I just finally stopped seeing Jesus as an answer to my problems or a decision I made and started seeing Him as Someone to strive to attain, Someone to love, Someone I wanted more than anything.
And I don’t just mean “more than anything.” That phrase has lost its punch.
I mean more than anything I thought I deserved as a good person, or as an American, or even as a Christian.
More than a husband. More than a salary, or a city I loved, or tickets to a football game. More than the comfort of living where I chose, in the type of house I chose, driving the kind of car I chose. More than spending my time the way I wanted to.
He was more important than all of that.
He was more important than me.
In church, I think I heard more times than I can count, “Put Jesus first in your life.”
OK, fine. What does that even mean? It became way too easy way too early in my life to say, “Yes, He’s first in my life.” Because I read my Bible sometimes. Because I knew He was important, even if I didn’t act that way. Or because I acted like He was important, but not an all-consuming kind of important.
Way too early in life, I got to where I would say “Jesus is first in my life” as a statement of faith, like “I believe in Jesus” or “the Bible is God’s Word” or “God is love.”
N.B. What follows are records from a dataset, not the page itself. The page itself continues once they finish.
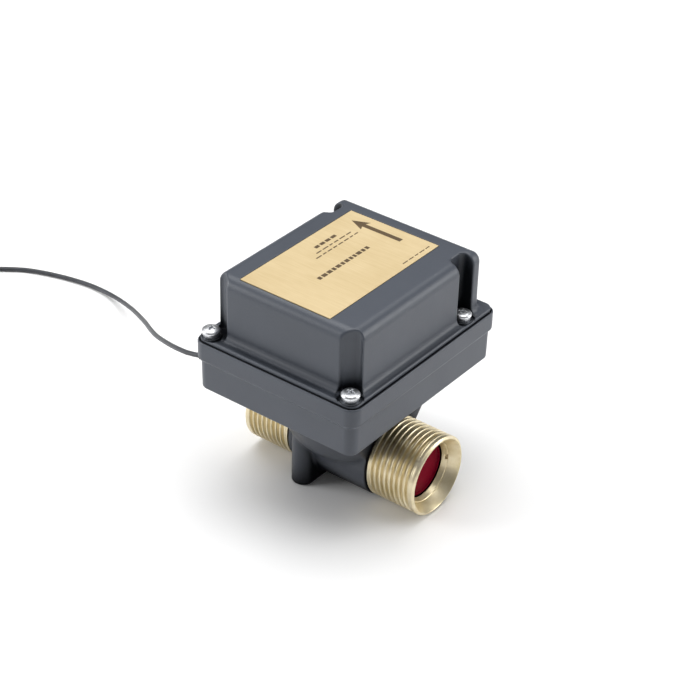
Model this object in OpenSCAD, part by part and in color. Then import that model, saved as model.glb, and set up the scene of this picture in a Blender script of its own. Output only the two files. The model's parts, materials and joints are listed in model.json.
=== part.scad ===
// In-line flow switch: a moulded electronics housing on a black valve body
// with two threaded brass ends, a hinged flap in the inlet and a thin signal lead.
// The pipe runs along X with the inlet at +X, Y runs across it and Z is up.
// The origin is on the standing surface, under the middle of the housing.

/* [Pipe] */
// Height of the pipe's centre line above the standing surface
axis_h = 17; // [16.8:0.1:20]
// Outside radius of the moulded pipe body
tube_r = 17; // [16.8:0.1:18]
// Crest radius of the inlet's pipe thread
inlet_crest_r = 16.62; // [16.6:0.01:16.64]
// Crest radius of the outlet's pipe thread, nearer the lower limit of its class
outlet_crest_r = 16.45; // [16.44:0.01:16.46]
// Pitch of the pipe thread
pitch = 2.309; // [2.3:0.001:2.32]
// Radius of the clear bore at each mouth
mouth_bore_r = 11.45; // [11:0.05:11.5]

/* [Housing] */
// Width of the housing's rim along X
rim_x = 77; // [76.5:0.1:78]
// Length of the housing's rim along Y
rim_y = 92.5; // [92:0.1:94]
// Height of the housing's underside above the surface
base_bottom = 46.75; // [46:0.05:48]
// Height of the rim's top edge above the surface
rim_top = 69.3; // [69:0.1:70]
// Height of the lid's top above the rim
lid_h = 26.6; // [25:0.1:28]
// Wall thickness of the mouldings
wall = 2.4; // [2:0.1:2.6]

/* [Label] */
// Label size along X
label_x = 42.2; // [38:0.1:44]
// Label size along Y
label_y = 67.4; // [60:0.1:68]

/* [Flap] */
// Radius of the flap disc
flap_r = 11.5; // [11.4:0.05:11.55]
// Thickness of the flap disc
flap_t = 2; // [1.5:0.1:2.2]

/* [Lead] */
// Outside diameter of the signal lead
lead_d = 2; // [1.8:0.1:2.2]

/* [Hidden] */
$fn = 64;
eps = 0.01;

// Housing positions
rim_r = 5;
rim_depth = 9.45;                // height of the thick rim band
rim_inset = 1.2;                 // step from the rim band in to the tray wall
tray_x = rim_x - 2 * rim_inset;
tray_y = rim_y - 2 * rim_inset;
tray_r = 4.2;
rim_wall = 0.8;                  // wall left round the lid's foot
lip_drop = 1.2;                  // from the lid's seating height down to that wall's top
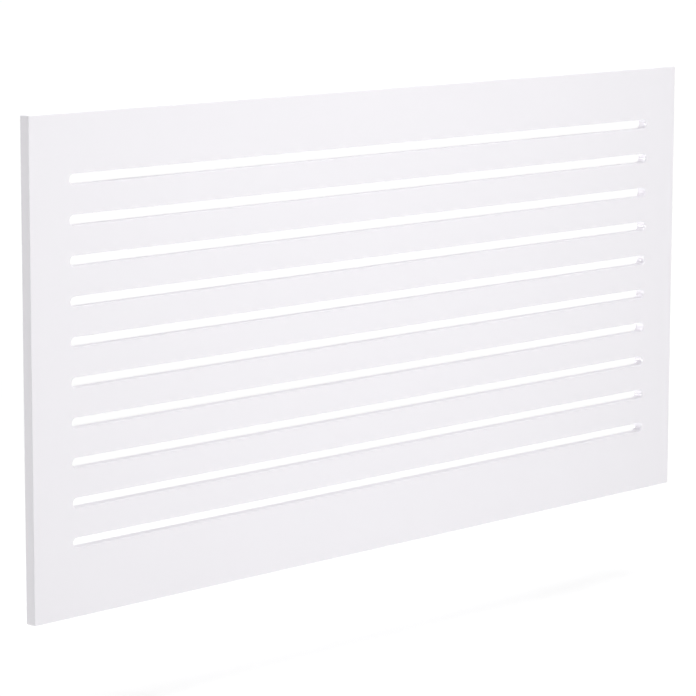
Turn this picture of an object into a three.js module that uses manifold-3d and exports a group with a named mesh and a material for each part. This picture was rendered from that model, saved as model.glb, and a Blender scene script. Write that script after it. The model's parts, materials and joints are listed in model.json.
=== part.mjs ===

Because I was a Christian and occasionally choosing Christian things over nonChristian things, that meant God was first in my life.
False.
And not just false, but blinding.
It was a beautiful release when I finally crashed into Him.
It’s possible I’m the only person who’s ever been in this spot. Praise Him if that’s the case. But if this is you … I plead with you in 2012 to see Him … really see Him … as the Jesus who deserves your everything, every detail of your life, every bit of your love and desire and pursuit. He is worthy, and He is worth it. It does start with a prayer, but it’s just that … a start … of a life caught up in Him daily. A life of working out how to handle every moment knowing He’s in it and owns it, and that He’s help for every struggle. A life of wanting Him more with every thought, with every minute.
He won’t fail to meet you if you hold nothing back.